The government say that Hester's contract was drawn up by the last government and changing things would be more costly than to go on. The value of the bonus was not specified in that contract. But David Cameron reportedly made pronouncements that Hester’s bonus should be no more than £1 million. One day later, the bank’s remuneration committee has given the go-ahead for the near one million pound bonus.

The remuneration committee point out that Hester has met his targets for the year, including helping to stabilise the bank. Various non-core assets have been sold off and a new risk appetite framework has been embedded, whatever that means. But the share price has continued to fall and small and medium-sized businesses are still finding it difficult to gain access to funding from the bank.

It must be remembered that Stephen Hester is not Fred Goodwin, the former chief executive at RBS, who presided over the bank during its near collapse. Hester was brought in to sort out the mess. Many are arguing for Sir Fred to be stripped of his knighthood. This would seem appropriate, given that he single-handedly, through an over-inflated sense of his own importance and infallibility, and a shameless desire to line his own pockets, destroyed a 300 year old bank and helped bring down the British economy in the process. There has been surprisingly little talk of criminal proceedings. Instead, Goodwin is retired, on a 6 figure pension.

RBS is currently 83% owned by the British government, which makes it, to a good approximation, a state-owned business. People who work for state-owned organisations - civil servants - do not usually reap these kinds of rewards. There is a good argument that the bank's staff should be on civil service pay scales, and as for bonuses, well, the very concept is alien to most of those working in the public sector.

What about the bankers’ favourite old line, that this is the market rate, that banking executives could get the same elsewhere, and you have to pay big money to get the right people? Well, perhaps it is time to test this theory. If Hester and the board staged a walkout because of reduced remuneration, would the functioning of the bank be jeopardised? Would the banking system come grinding to a halt? No and no. We should call their bluff on this one. An excellent board could be hired at a fraction of the cost. The Guardian points out that the Bank of England’s top executives are paid roughly one fifth of RBS’s board. With an 83% majority shareholding, there is no better opportunity for the government.

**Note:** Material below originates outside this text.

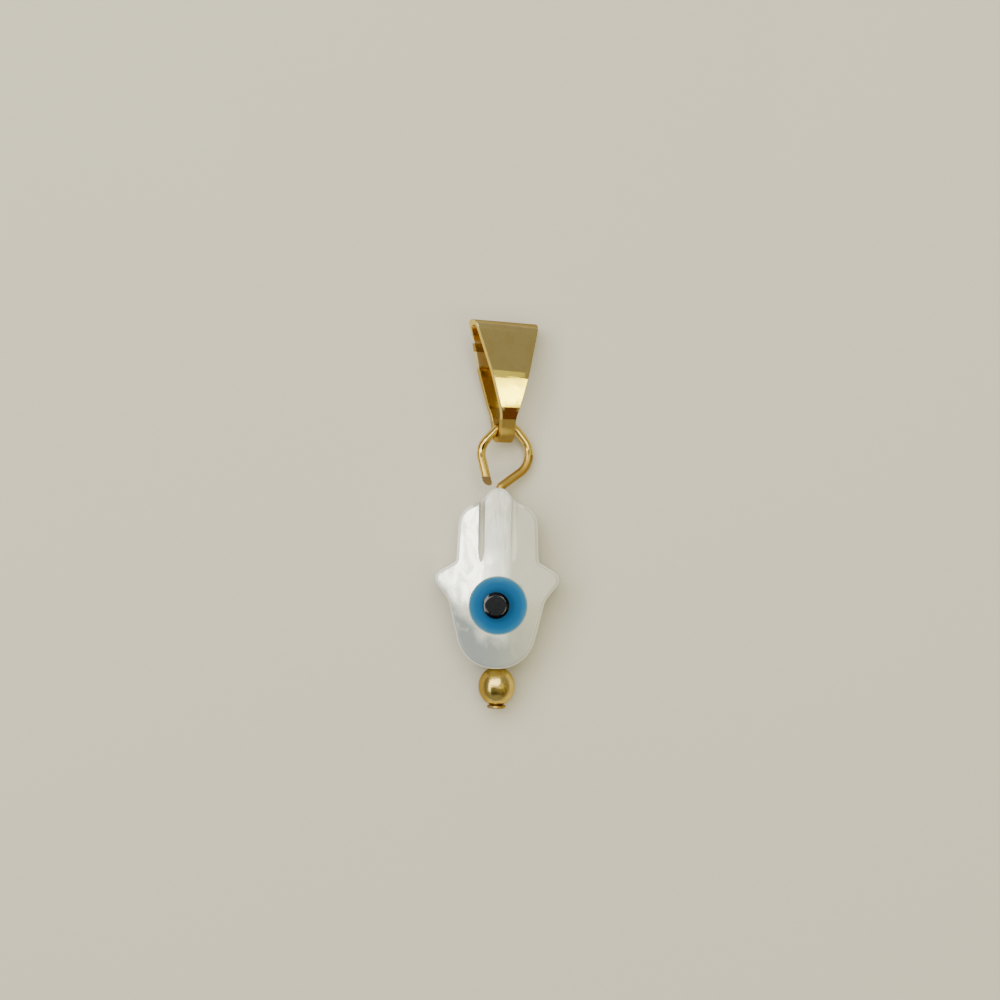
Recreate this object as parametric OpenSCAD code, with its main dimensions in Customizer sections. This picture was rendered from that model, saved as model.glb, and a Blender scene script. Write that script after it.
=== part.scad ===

All of this augurs very badly for the future of banking in the UK in general. If the banks are still offering extraordinary bonuses for people doing no more than they should be doing, or worse, if stupendous rewards are still being offered for the taking of vast risks, as they still are elsewhere in the world of investment banking, then it seems we have learnt nothing from the financial crisis. In the depths of one crisis, we are laying the foundations for the next one.

Finally, a point about the RBS remuneration committee. Why does this elite club of city financiers have the power to set the level of pay and bonus for the board? In the case of RBS and in the case of every other financial institution, shareholders are not getting enough say in matters of boardroom pay and bonus levels. In this case it is the British government; in other cases it is pension funds, fund managers and millions of small shareholders who nominally own these companies, but appear to have absolutely no rights on this crucial issue. And it is crucial. It is not just a matter of prudent financial management, it is an issue for society as a whole. An unequal society is an unhappy society.

The best solution would have been for this bonus not to have been offered. But Stephen Hester should recognise the sensitive nature of the problem; he should bring about the second best solution by returning it.